Exactly reproduce the lines that follow.
-*-
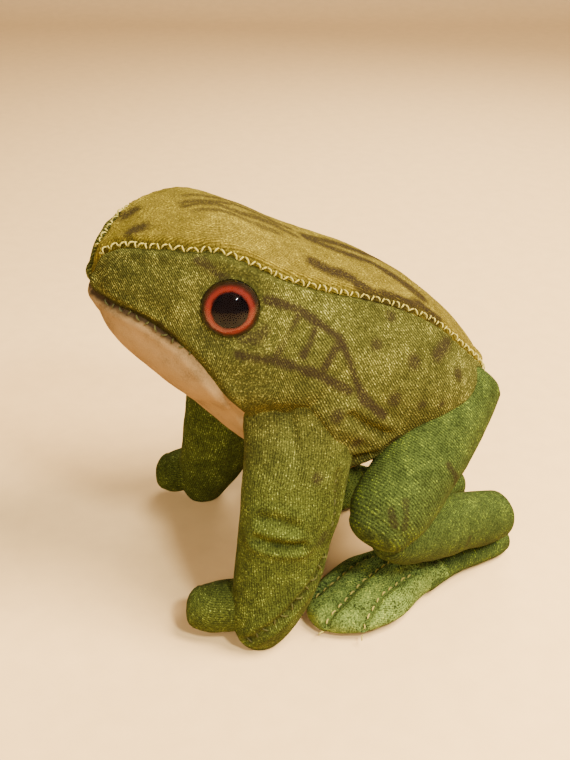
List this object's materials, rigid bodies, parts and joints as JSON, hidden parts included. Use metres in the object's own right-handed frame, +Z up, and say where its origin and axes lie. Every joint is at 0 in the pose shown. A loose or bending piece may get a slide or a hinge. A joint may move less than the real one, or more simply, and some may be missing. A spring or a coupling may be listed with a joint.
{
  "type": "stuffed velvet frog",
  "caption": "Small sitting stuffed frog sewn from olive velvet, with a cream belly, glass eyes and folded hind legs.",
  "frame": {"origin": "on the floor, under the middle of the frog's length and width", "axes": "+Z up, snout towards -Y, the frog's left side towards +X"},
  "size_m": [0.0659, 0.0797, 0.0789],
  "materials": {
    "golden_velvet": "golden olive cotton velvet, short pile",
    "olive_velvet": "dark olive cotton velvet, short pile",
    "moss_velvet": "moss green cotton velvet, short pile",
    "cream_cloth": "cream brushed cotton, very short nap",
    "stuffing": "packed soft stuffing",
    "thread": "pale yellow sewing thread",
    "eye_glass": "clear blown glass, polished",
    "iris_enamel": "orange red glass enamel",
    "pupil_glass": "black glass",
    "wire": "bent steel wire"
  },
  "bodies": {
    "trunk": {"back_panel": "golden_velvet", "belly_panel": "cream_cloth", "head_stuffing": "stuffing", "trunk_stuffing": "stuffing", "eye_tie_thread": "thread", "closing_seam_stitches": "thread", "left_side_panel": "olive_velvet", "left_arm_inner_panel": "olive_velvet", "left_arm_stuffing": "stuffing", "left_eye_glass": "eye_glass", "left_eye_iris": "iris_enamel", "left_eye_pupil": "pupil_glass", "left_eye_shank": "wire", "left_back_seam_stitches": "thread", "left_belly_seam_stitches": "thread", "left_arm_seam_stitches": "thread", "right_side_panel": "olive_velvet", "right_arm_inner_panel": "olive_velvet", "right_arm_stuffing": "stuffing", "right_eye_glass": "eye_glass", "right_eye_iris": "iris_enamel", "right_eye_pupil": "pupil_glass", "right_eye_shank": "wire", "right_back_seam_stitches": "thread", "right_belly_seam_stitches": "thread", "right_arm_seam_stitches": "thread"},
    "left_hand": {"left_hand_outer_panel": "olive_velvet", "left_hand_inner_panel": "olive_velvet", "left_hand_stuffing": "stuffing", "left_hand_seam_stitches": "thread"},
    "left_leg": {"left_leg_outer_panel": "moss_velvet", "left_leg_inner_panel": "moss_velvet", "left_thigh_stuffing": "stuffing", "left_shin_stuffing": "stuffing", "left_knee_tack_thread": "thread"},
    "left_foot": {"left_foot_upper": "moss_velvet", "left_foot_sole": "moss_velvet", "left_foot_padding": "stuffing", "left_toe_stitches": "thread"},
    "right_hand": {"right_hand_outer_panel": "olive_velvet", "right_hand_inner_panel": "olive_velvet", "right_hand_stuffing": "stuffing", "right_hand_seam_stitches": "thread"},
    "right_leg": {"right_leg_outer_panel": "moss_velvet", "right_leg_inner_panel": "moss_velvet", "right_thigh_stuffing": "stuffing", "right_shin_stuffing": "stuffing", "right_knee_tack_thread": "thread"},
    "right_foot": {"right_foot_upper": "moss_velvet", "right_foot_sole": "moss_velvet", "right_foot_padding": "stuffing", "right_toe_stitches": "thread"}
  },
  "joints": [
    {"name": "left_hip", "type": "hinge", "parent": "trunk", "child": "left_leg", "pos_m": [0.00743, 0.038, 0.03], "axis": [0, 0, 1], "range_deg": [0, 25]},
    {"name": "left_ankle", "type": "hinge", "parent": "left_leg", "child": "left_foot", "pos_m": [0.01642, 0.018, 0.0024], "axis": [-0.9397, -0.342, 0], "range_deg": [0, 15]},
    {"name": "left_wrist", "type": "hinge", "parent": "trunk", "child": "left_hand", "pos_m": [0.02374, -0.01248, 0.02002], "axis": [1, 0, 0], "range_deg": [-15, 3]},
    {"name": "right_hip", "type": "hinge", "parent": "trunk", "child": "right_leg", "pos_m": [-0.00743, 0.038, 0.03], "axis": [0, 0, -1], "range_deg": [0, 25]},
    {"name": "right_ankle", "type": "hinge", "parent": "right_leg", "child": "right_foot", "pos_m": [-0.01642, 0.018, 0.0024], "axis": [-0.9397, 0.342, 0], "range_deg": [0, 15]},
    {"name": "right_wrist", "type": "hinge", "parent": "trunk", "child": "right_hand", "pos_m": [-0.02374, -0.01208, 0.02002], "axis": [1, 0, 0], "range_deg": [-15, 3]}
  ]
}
-*-
(Result for this task)
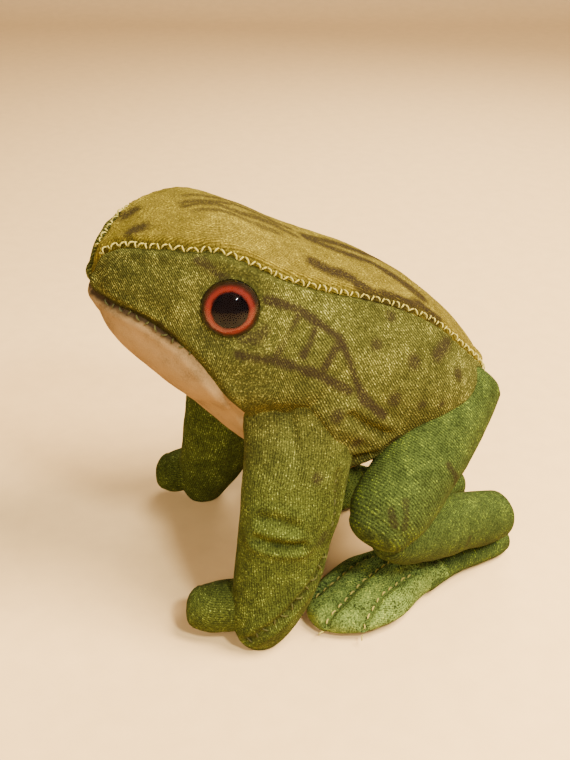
List this object's materials, rigid bodies, parts and joints as JSON, hidden parts included. Use metres in the object's own right-handed frame, +Z up, and say where its origin and axes lie. Every joint is at 0 in the pose shown. A loose or bending piece may get a slide or a hinge. A joint may move less than the real one, or more simply, and some may be missing. A spring or a coupling may be listed with a joint.
{
  "type": "stuffed velvet frog",
  "caption": "Small sitting stuffed frog sewn from olive velvet, with a cream belly, glass eyes and folded hind legs.",
  "frame": {"origin": "on the floor, under the middle of the frog's length and width", "axes": "+Z up, snout towards -Y, the frog's left side towards +X"},
  "size_m": [0.0659, 0.0797, 0.0789],
  "materials": {
    "golden_velvet": "golden olive cotton velvet, short pile",
    "olive_velvet": "dark olive cotton velvet, short pile",
    "moss_velvet": "moss green cotton velvet, short pile",
    "cream_cloth": "cream brushed cotton, very short nap",
    "stuffing": "packed soft stuffing",
    "thread": "pale yellow sewing thread",
    "eye_glass": "clear blown glass, polished",
    "iris_enamel": "orange red glass enamel",
    "pupil_glass": "black glass",
    "wire": "bent steel wire"
  },
  "bodies": {
    "trunk": {"back_panel": "golden_velvet", "belly_panel": "cream_cloth", "head_stuffing": "stuffing", "trunk_stuffing": "stuffing", "eye_tie_thread": "thread", "closing_seam_stitches": "thread", "left_side_panel": "olive_velvet", "left_arm_inner_panel": "olive_velvet", "left_arm_stuffing": "stuffing", "left_eye_glass": "eye_glass", "left_eye_iris": "iris_enamel", "left_eye_pupil": "pupil_glass", "left_eye_shank": "wire", "left_back_seam_stitches": "thread", "left_belly_seam_stitches": "thread", "left_arm_seam_stitches": "thread", "right_side_panel": "olive_velvet", "right_arm_inner_panel": "olive_velvet", "right_arm_stuffing": "stuffing", "right_eye_glass": "eye_glass", "right_eye_iris": "iris_enamel", "right_eye_pupil": "pupil_glass", "right_eye_shank": "wire", "right_back_seam_stitches": "thread", "right_belly_seam_stitches": "thread", "right_arm_seam_stitches": "thread"},
    "left_hand": {"left_hand_outer_panel": "olive_velvet", "left_hand_inner_panel": "olive_velvet", "left_hand_stuffing": "stuffing", "left_hand_seam_stitches": "thread"},
    "left_leg": {"left_leg_outer_panel": "moss_velvet", "left_leg_inner_panel": "moss_velvet", "left_thigh_stuffing": "stuffing", "left_shin_stuffing": "stuffing", "left_knee_tack_thread": "thread"},
    "left_foot": {"left_foot_upper": "moss_velvet", "left_foot_sole": "moss_velvet", "left_foot_padding": "stuffing", "left_toe_stitches": "thread"},
    "right_hand": {"right_hand_outer_panel": "olive_velvet", "right_hand_inner_panel": "olive_velvet", "right_hand_stuffing": "stuffing", "right_hand_seam_stitches": "thread"},
    "right_leg": {"right_leg_outer_panel": "moss_velvet", "right_leg_inner_panel": "moss_velvet", "right_thigh_stuffing": "stuffing", "right_shin_stuffing": "stuffing", "right_knee_tack_thread": "thread"},
    "right_foot": {"right_foot_upper": "moss_velvet", "right_foot_sole": "moss_velvet", "right_foot_padding": "stuffing", "right_toe_stitches": "thread"}
  },
  "joints": [
    {"name": "left_hip", "type": "hinge", "parent": "trunk", "child": "left_leg", "pos_m": [0.00743, 0.038, 0.03], "axis": [0, 0, 1], "range_deg": [0, 25]},
    {"name": "left_ankle", "type": "hinge", "parent": "left_leg", "child": "left_foot", "pos_m": [0.01642, 0.018, 0.0024], "axis": [-0.9397, -0.342, 0], "range_deg": [0, 15]},
    {"name": "left_wrist", "type": "hinge", "parent": "trunk", "child": "left_hand", "pos_m": [0.02374, -0.01248, 0.02002], "axis": [1, 0, 0], "range_deg": [-15, 3]},
    {"name": "right_hip", "type": "hinge", "parent": "trunk", "child": "right_leg", "pos_m": [-0.00743, 0.038, 0.03], "axis": [0, 0, -1], "range_deg": [0, 25]},
    {"name": "right_ankle", "type": "hinge", "parent": "right_leg", "child": "right_foot", "pos_m": [-0.01642, 0.018, 0.0024], "axis": [-0.9397, 0.342, 0], "range_deg": [0, 15]},
    {"name": "right_wrist", "type": "hinge", "parent": "trunk", "child": "right_hand", "pos_m": [-0.02374, -0.01208, 0.02002], "axis": [1, 0, 0], "range_deg": [-15, 3]}
  ]
}